The Government shocked the market last year when it introduced a fresh round of cooling measures. The Additional Buyer’s Stamp Duty (ABSD) was increased by 5 percentage points for individuals and 10 percentage points for entities, while the loan-to-value limits were tightened.

Giving an update on DBS' market outlook for the first half of the year, Mr Gupta said at a luncheon on Thursday (Jan 10) that the bank expected the measures to result in a 20 to 25 per cent reduction in property loans, but the actual hit was around 40 to 50 per cent.

The bank had projected that it will add S$4 billion to its mortgage loan book at the start of 2018. 

Following the property curbs, Mr Gupta expected the figure to drop to between S$2.5 billion and S$3 billion, but the amount of property loans came in at under S$2.5 billion instead.

Despite the slow property market, he said that Singapore should still see an economic growth of between 2.5 and 3 per cent this year, which is within the Government's estimates of between 1.5 and 3.5 per cent.

On the macroeconomic headwinds widely expected to hit global markets this year, Mr Gupta referred to the trade tensions between the United States and China, the interest rate hikes by the US Federal Reserve, China's economic slowdown as well as Brexit. This "backdrop of anxiety" will cause financial markets to "yo-yo massively", he said, adding that the market volatility in the second half of 2018 will likely continue this year.

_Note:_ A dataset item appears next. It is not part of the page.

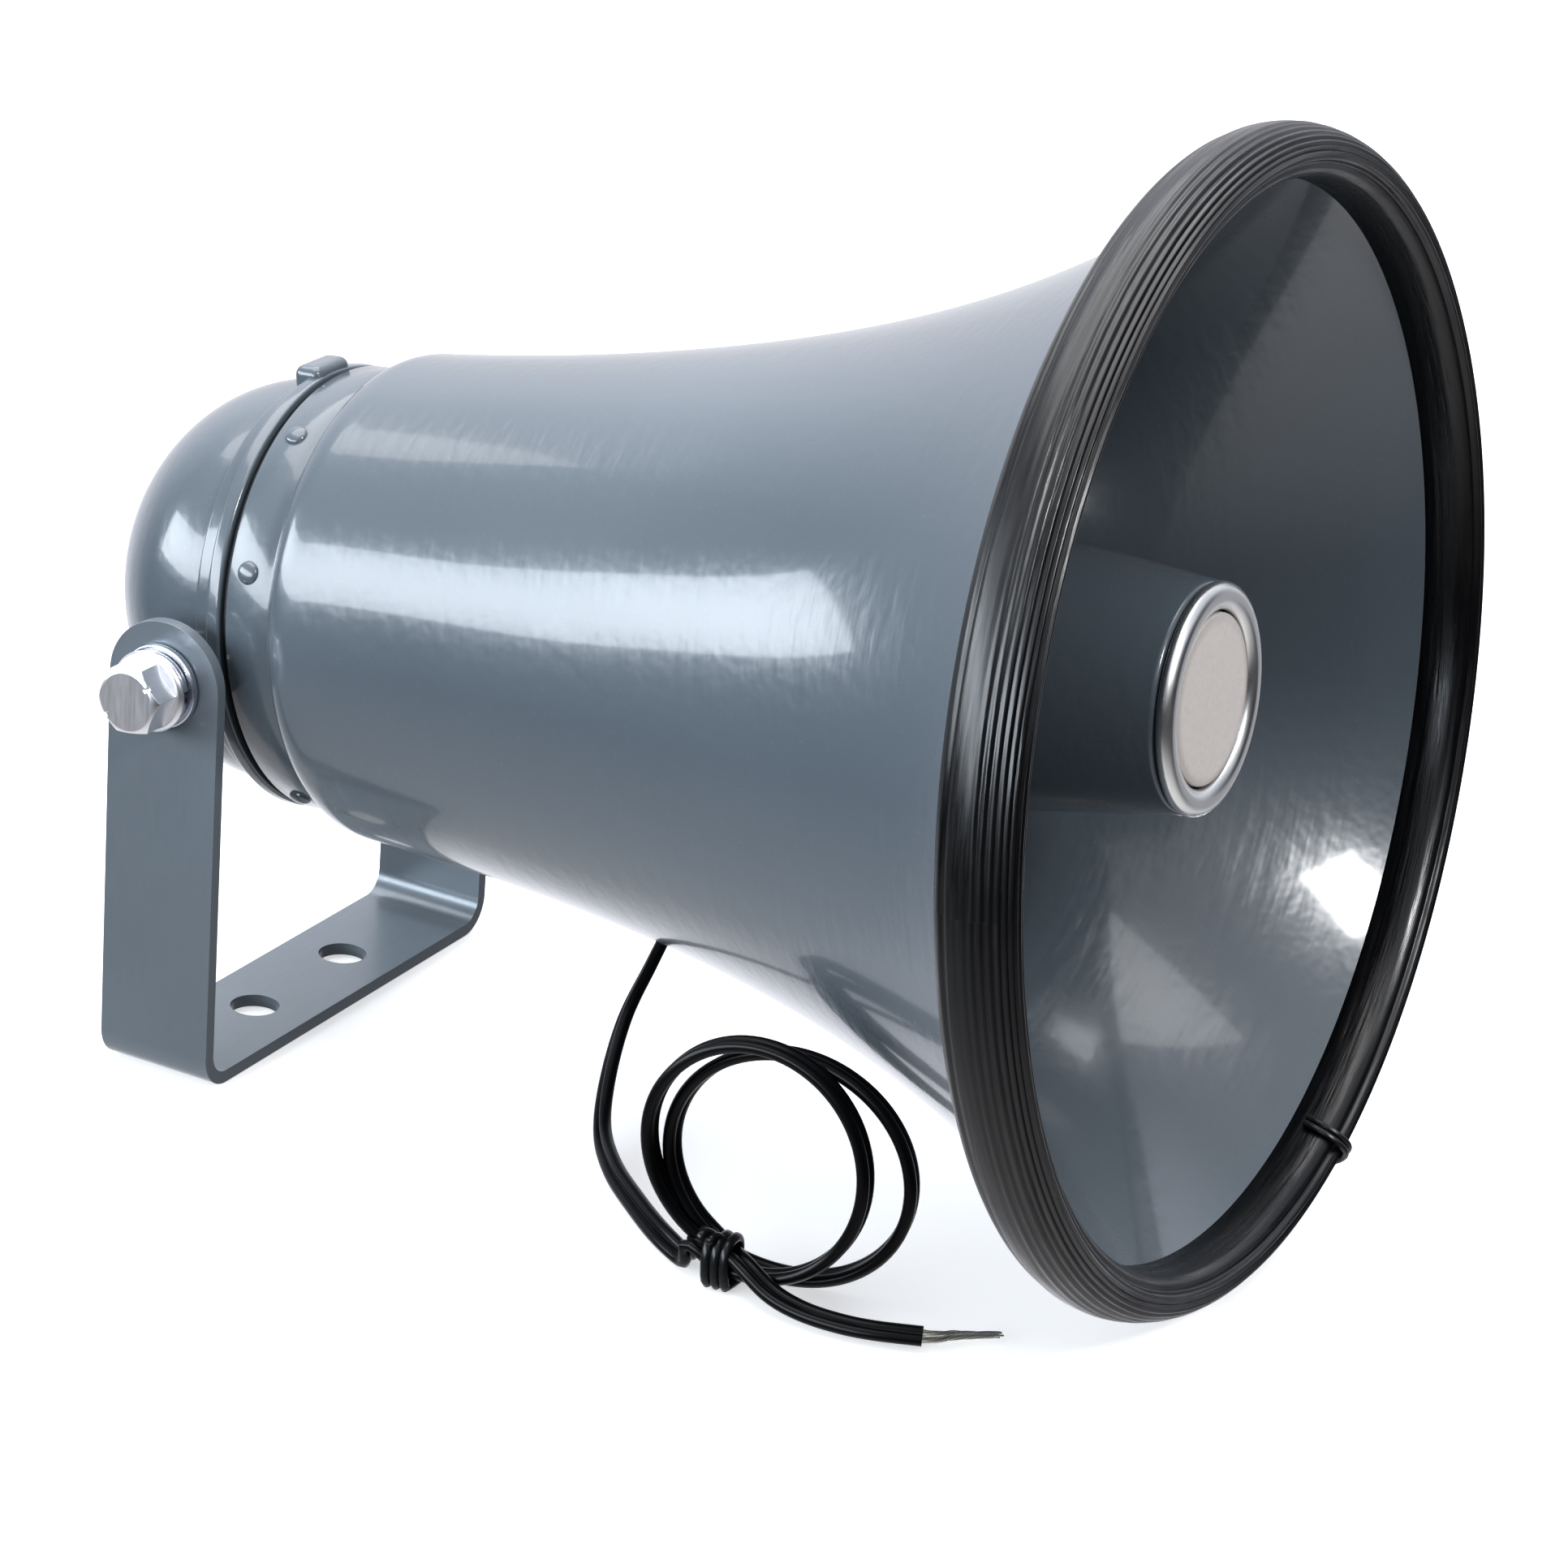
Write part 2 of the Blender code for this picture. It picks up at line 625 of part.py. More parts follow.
def make_bolts():
    for side, word in ((-1, "left"), (1, "right")):
        way = (side, 0, 0)
        washer_in = ARM_OUTSIDE + GAP
        washer_out = washer_in + FLAT_WASHER_THICKNESS
        bore = BOLT_RADIUS + 0.25 * MM
        name = "flat_washer_" + word
        washer = ring(name, bore, FLAT_WASHER_RADIUS, washer_in, washer_out, ZINC, HORN, 32)
        point_along(washer, (0, 0, 0), way)

        spring_in = washer_out + GAP
        spring_out = spring_in + SPRING_WASHER_THICKNESS
        name = "spring_washer_" + word
        spring = ring(name, bore, SPRING_WASHER_RADIUS, spring_in, spring_out, ZINC, HORN, 32)
        slit = block("spring_slit_" + word, (6 * MM, 1.2 * MM, 8 * MM), (0, 0, 0), cutter=True)
        slit.parent = spring
        slit.location = (5.8 * MM, 0, (spring_in + spring_out) / 2)
        slit.rotation_euler = (math.radians(25), 0, 0)
        boolean(spring, slit, "DIFFERENCE")
        point_along(spring, (0, 0, 0), way)

        head_in = spring_out + GAP
        corner = HEX_CORNER_RADIUS
        mesh = bpy.data.meshes.new("bolt_" + word)
        shape = bmesh.new()
        bmesh.ops.create_cone(
            shape,
            cap_ends=True,
            segments=6,
            radius1=corner,
            radius2=corner,
            depth=HEX_HEIGHT,
        )
        bmesh.ops.translate(shape, vec=(0, 0, head_in + HEX_HEIGHT / 2), verts=shape.verts)
        shape.to_mesh(mesh)
        shape.free()
        bolt = add(mesh, "bolt_" + word, ZINC, HORN)
        shank = disc("shank_" + word, BOLT_RADIUS, 38 * MM, head_in + MM, parent=bolt, cutter=True)
        boolean(bolt, shank, "UNION")
        flange_out = head_in + HEX_FLANGE_HEIGHT
        name = "flange_" + word
        flange = disc(name, HEX_FLANGE_RADIUS, head_in, flange_out, parent=bolt, cutter=True, steps=32)
        boolean(bolt, flange, "UNION")
        point_along(bolt, (0, 0, 0), way)


# Cord ---------------------------------------------------------------------------------------------


def grommet_seat():
    """Where the lead leaves the bell, and the way straight out of the bell's wall there."""
    side = Vector((math.cos(GROMMET_ANGLE), math.sin(GROMMET_ANGLE), 0))
    place = side * flare(GROMMET_PLACE) + Vector((0, 0, GROMMET_PLACE))
    slope = FLARE_GAIN * FLARE_RATE * math.exp(FLARE_RATE * (GROMMET_PLACE - BODY_BACK))
    return place, side - Vector((0, 0, slope))


def make_grommet():
    """A rubber bush with a groove round the bell's wall."""
    lip = GROMMET_NECK + 1.6 * MM
    inside = -(BELL_WALL + 2.1 * MM)
    profile = [
        (CORD_RADIUS + GAP, 3.4 * MM),
        (GROMMET_NECK, 3.4 * MM),
        (lip, 2.0 * MM),
        (lip, 0.5 * MM),
        (GROMMET_NECK, 0.5 * MM),
        (GROMMET_NECK, inside + 1.2 * MM),
        (lip - 0.6 * MM, inside + 1.2 * MM),
        (lip - 0.6 * MM, inside),
        (CORD_RADIUS + GAP, inside),
    ]
    grommet = turned("grommet", profile, RUBBER, BELL_AXIS, ROUND_SMALL)
    point_along(grommet, *grommet_seat())


def route_points(route):
    return [Vector(place) * MM for place in route]


def make_cord():
    tube("cord_lead", smooth_route(route_points(LEAD_ROUTE), 6 * MM), CORD_RADIUS, VINYL)
    tube("cord_tail", smooth_route(route_points(TAIL_ROUTE), 6 * MM), CORD_RADIUS, VINYL)

    coil = ring(
        "cord_coil",
        COIL_INNER,
        COIL_OUTER,
        -COIL_HALF_THICKNESS,
        COIL_HALF_THICKNESS,
        VINYL,
        None,
        40,
    )
    point_along(coil, COIL_CENTRE, COIL_FACING)

    end = Vector(TAIL_ROUTE[-1]) * MM
    for place, word in ((-1, "left"), (1, "right")):
        points = []
        for along, drop, apart in BARE_WIRE_ROUTE:
            spread = Vector((0.75, 0.66, 0)) * place * apart
            run = Vector((0.66, -0.75, 0)) * along
            points.append(end + (spread + run + Vector((0.3, -1.6, drop))) * MM)
        tube("bare_wire_" + word, points, 0.6 * MM, ZINC)


make_yoke()
make_bell()
make_edge_trim()
make_trim_tie()
make_reflector()
make_reflector_spider()
make_throat()
make_gasket()
make_rear_cover()
make_driver()
make_rivets()
make_bolts()
make_grommet()
make_cord()
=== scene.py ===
"""The finished look of a reflex horn loudspeaker on its U bracket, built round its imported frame."""

import json
import math
import random

import bmesh
import bpy
from bpy.props import FloatProperty, FloatVectorProperty, IntProperty, PointerProperty
from bpy.types import Operator, Panel, PropertyGroup
from mathutils import Matrix, Vector


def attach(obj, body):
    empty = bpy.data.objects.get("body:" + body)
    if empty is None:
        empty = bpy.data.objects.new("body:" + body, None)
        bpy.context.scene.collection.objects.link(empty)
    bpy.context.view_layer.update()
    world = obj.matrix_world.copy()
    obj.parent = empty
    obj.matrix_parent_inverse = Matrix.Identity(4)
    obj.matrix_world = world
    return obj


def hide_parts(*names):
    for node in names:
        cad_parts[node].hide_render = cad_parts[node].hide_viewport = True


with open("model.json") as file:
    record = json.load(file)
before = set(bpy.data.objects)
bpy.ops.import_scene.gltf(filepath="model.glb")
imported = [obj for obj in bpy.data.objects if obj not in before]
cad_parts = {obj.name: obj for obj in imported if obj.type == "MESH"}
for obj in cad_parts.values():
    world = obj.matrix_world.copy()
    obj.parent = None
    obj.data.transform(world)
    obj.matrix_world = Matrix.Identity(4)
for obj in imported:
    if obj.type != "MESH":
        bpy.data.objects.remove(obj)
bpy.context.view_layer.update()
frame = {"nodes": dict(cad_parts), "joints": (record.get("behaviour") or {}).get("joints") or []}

bl_info = {
    "name": "Horn Loudspeaker",
    "version": (1, 0, 0),
    "blender": (4, 5, 0),
    "location": "View3D > Sidebar > Horn",
    "description": "Builds the finished look of a reflex horn loudspeaker on its U bracket",
    "category": "Object",
}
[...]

He also foresees that there will be a global economic slowdown this year as evidenced by the Purchasing Managers’ Index (PMI) going down in the US, China and Europe. The PMI measures manufacturing activity in an economy.

However, this "does not portend any significant recession", he said. "I don't see any recession coming at all. I think the slowdown is part of the normal cyclical slowdown."